Back in 1989, not only had I been wrong in my optimism about the future of the music industry, but I got the future of the fabric business wrong, too. Twenty-five years ago, the maker economy appeared as dead as my family’s fashion fabric store on Oxford Street. But the Internet has even changed this. Today, in 2014, this maker movement is a much smarter investment than the music business. Indeed, the networked fabric business is one of the newest new things in today’s digital economy.

Every decade there’s a major revolution in Silicon Valley. In the mid-1990s, it was the original Web 1.0 revolution of free websites like Netscape, Yahoo, and Craigslist. In 2005, it was Tim O’Reilly’s Web 2.0 user-generated-content revolution of Google, Wikipedia, and YouTube. And today, in 2014, it’s the “Internet of Things” revolution of 3-D printing, wearable computing, driverless cars, and intelligent drones.
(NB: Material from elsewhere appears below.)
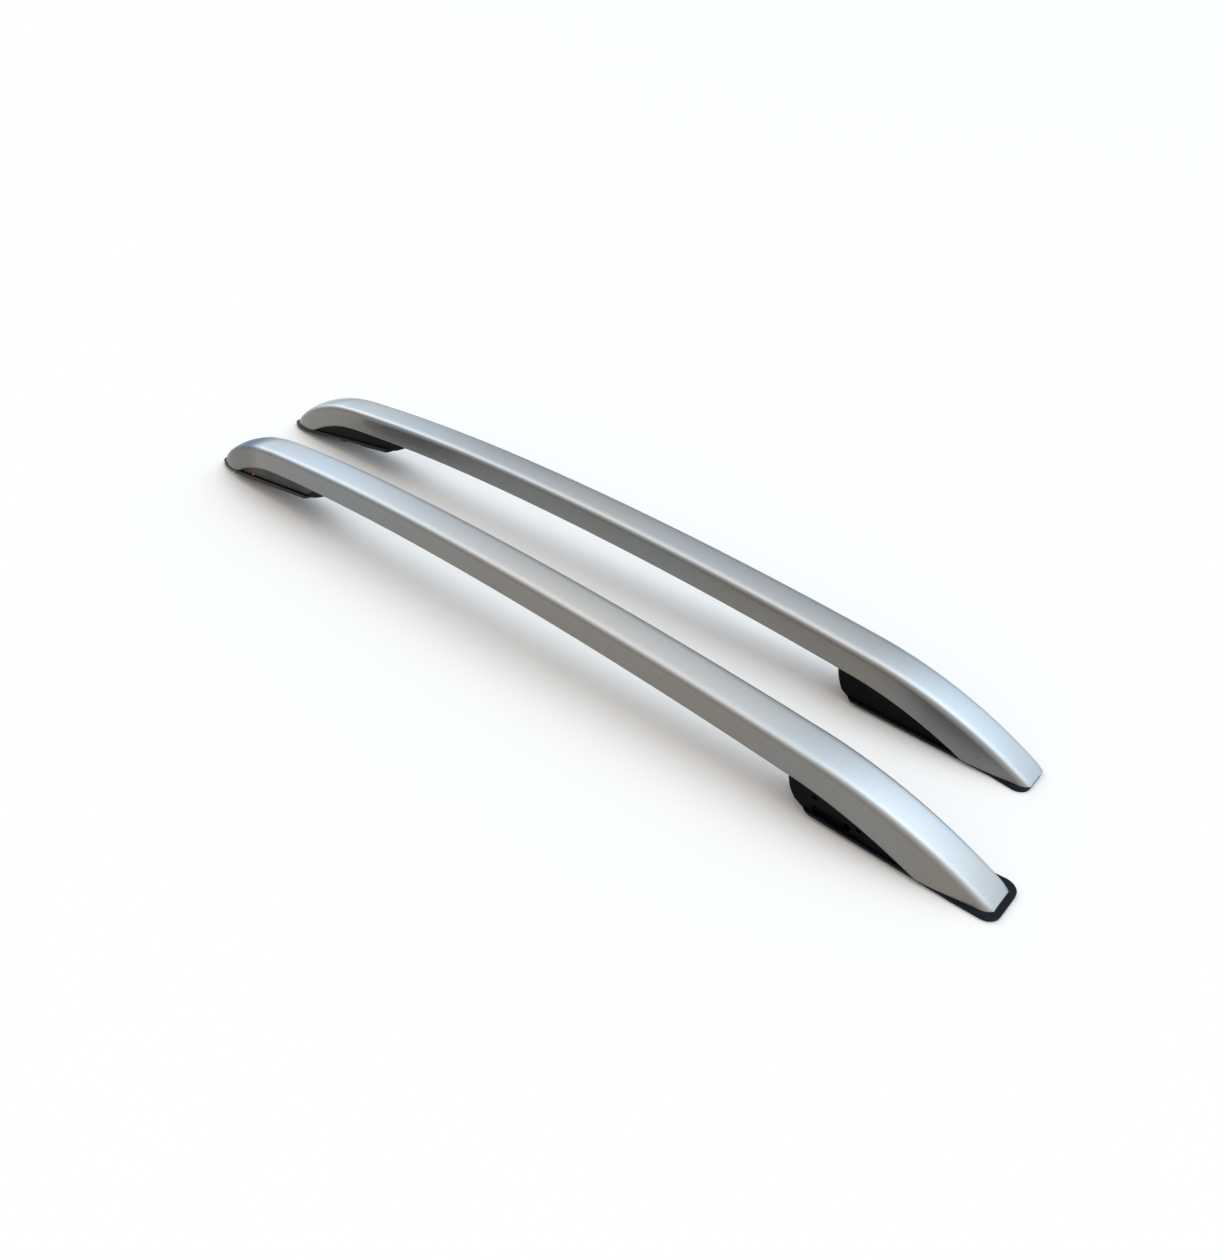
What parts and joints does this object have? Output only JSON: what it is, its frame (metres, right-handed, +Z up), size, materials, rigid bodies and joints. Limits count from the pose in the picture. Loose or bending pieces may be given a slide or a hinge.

To learn more about today’s revolution, I had returned to the scene of my original disenchantment with the Internet. I’d once again come to the O’Reilly Media offices in Sebastopol, the little town up in Sonoma County, California, some fifty miles north of San Francisco. But rather than spending another annoying weekend at FOO Camp, I had come to meet with Dale Dougherty, the guy who first came up with the “Web 2.0” term. And Dougherty’s current venture is Maker Media, a company that he spun out of O’Reilly Media in 2013 but that’s still based at the O’Reilly headquarters in Sebastopol.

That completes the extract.